UC Berkeley and MIT Optical Processor – Cool Operator that runs faster

This Optical Processor demonstrates that faster Processors don't need to have more power, as is the case with silicon Processors. The Optical Processor used 1.3 picojoules per bit, or roughly 1.3 watts of power for every terabit of data per second!


By reducing the need to power a large motherboard and a Processor as well as to convert data from Optical to electrics from the DSP (Digital Signal Processor) in the case of a smartphone or the Fiber Optic Modem in the case of a computer can make a computing device appear to be faster at lower power levels.

This makes the Optical Processor suitable for Routers and Switches for long haul Fiber Optic Networks as they’ll process data without the need for Optical-electrical conversion as noted in “Chip promises faster computing with light, not electrical wires”, published December 23, 2015 by Stephen Shankland, CNET News.

It also makes the device run cooler, making it possible to reach faster speeds without having to increase cooling requirements.

UC Berkeley and MIT Optical Processor - Optical Bandwidth just in time for 5G in 2020

This Optical Processor has benefits in terms of bandwidth, as the data input and output is Optical, allowing the dual-core design to process more data.
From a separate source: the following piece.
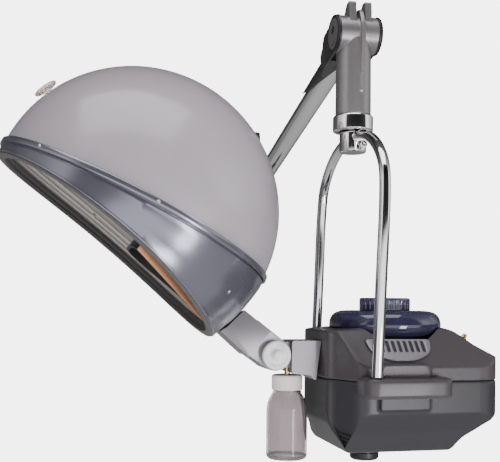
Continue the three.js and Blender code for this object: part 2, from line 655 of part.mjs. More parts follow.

According to the researchers, it can process some 300 gigabits per second per square millimeter, about 10 to 50 times greater than its electronic counterparts!
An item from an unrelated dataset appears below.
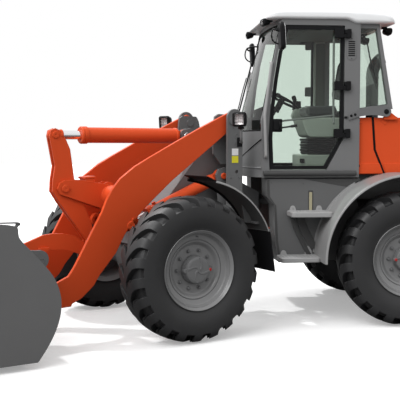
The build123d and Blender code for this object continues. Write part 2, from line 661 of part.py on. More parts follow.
# ---- engine bay ---------------------------------------------------------------------------------
HOOD = ((-1100, 1985), (-1750, 1985), (-2440, 1862), (-2550, 1740), (-2560, 1265), (-2250, 1265),
        (-2180, 1430), (-1225, 1430), (-1124, 1671))
STACK = (-1395.0, -420.0)
STACK_R = 68.0
NOTCH_END = -1525.0
HOOD_PIN_R = 13.0
EAR = 18.0
EAR_OUT = CAB_HALF - 5    # the hood's ears hang just inside the arms that carry them
with BuildPart() as hood:
    with BuildSketch(side(HOOD_HALF)):
        Polygon(*HOOD, align=None)
    extrude(amount=2 * HOOD_HALF)
    with BuildSketch(side(HOOD_HALF - HOOD_WALL)):
        Polygon((-1000, 1985 - HOOD_WALL), (-1750, 1985 - HOOD_WALL), (-2438, 1862 - HOOD_WALL),
                (-2550 + HOOD_WALL, 1740), (-2560 + HOOD_WALL, 1200), (-1000, 1200), align=None)
    extrude(amount=2 * (HOOD_HALF - HOOD_WALL), mode=Mode.SUBTRACT)
    with BuildSketch(side(EAR_OUT)):
        Polygon((-1200, 1965), (-1190, 2042), (-1198, 2060), (-1215, 2068), (-1232, 2060),
                (-1330, 1985), (-1330, 1965), align=None)
    extrude(amount=EAR)
    with BuildSketch(side(EAR_OUT)):
        Polygon((-1200, 1965), (-1200, 1993), (-1330, 1993), (-1330, 1965), align=None)
    extrude(amount=EAR_OUT - HOOD_HALF + 20)
    with BuildSketch(side(EAR_OUT + 5)):
        with Locations(HOOD_PIN):
            Circle(HOOD_PIN_R + FIT)
    extrude(amount=EAR + 10, mode=Mode.SUBTRACT)
    mirror(about=Plane.XZ)
    with BuildSketch(Plane.XY.offset(1900)):
        with Locations(((NOTCH_END - 1000) / 2, STACK[1])):
            Rectangle(-NOTCH_END - 1000, 190)
    extrude(amount=200, mode=Mode.SUBTRACT)
keep(hood.part, "hood", REAR)

BAY_X = CAB_REAR_X - FIT
FRONT_PANEL = ((BAY_X, 1985), (-1090, 1985), (-1114, 1671), (-1215, 1430), (BAY_X, 1430))
with BuildPart() as bay_front:
    with BuildSketch(side(HOOD_HALF)):
        Polygon(*FRONT_PANEL, align=None)
    extrude(amount=2 * HOOD_HALF)
    with BuildSketch(side(HOOD_HALF - HOOD_WALL)):
        Polygon((BAY_X - HOOD_WALL, 1985 - HOOD_WALL), (-1300, 1985 - HOOD_WALL), (-1300, 1400),
                (BAY_X - HOOD_WALL, 1400), align=None)
    extrude(amount=2 * (HOOD_HALF - HOOD_WALL), mode=Mode.SUBTRACT)
keep(bay_front.part, "engine_bay_front", REAR)

with BuildPart() as hinge_arms:
    with BuildSketch(side(CAB_HALF + 12)):
        with BuildLine():
            Line((-838, 1957), (-838, 2012))
            ThreePointArc((-838, 2012), (-1020, 2088), (-1205, 2092))
            ThreePointArc((-1205, 2092), (-1262, 2042), (-1208, 1993))
            ThreePointArc((-1208, 1993), (-1020, 2004), (-838, 1957))
        make_face()
    extrude(amount=12)
    with BuildSketch(side(CAB_HALF + 12)):
        with Locations(HOOD_PIN):
            Circle(HOOD_PIN_R)
    extrude(amount=CAB_HALF + 12 - EAR_OUT + EAR + 2)
    mirror(about=Plane.XZ)
keep(hinge_arms.part, "hood_hinge_arms", REAR)

with BuildPart() as exhaust:
    with BuildLine():
        Line((STACK[0], STACK[1], 1700), (STACK[0], STACK[1], 2480))
        ThreePointArc((STACK[0], STACK[1], 2480), (STACK[0] - 30, STACK[1], 2590),
                      (STACK[0] - 110, STACK[1], 2670))
    with BuildSketch(Plane.XY.offset(1700)):
        with Locations(STACK):
            Circle(STACK_R)
    sweep()
    with BuildSketch(Plane.XY.offset(1500)):
        with Locations(STACK):
            Circle(110)
    extrude(amount=220)
    with BuildSketch(Plane.YZ.offset(STACK[0] - 60)):
        with Locations((-310, 1600)):
            Rectangle(160, 80)
    extrude(amount=-55)
keep(exhaust.part, "exhaust_stack", REAR)

# ---- hydraulic cylinders ------------------------------------------------------------------------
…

The fact that it directly processes Optical Data means that the Developement of Li-Fi Networks can progress unhindered by limitations of the Devices as noted in my blog article entitled “Why pureLiFi Solar Powered Li-Fi is coming to Apple iPhone with 5G Internet by 2020”.

This development will be bang on time as 5G is expected in 2020. Expect similar tech to be licensed and used in smartphones, Tablets, Smart TV as well as desktop computers by 2020.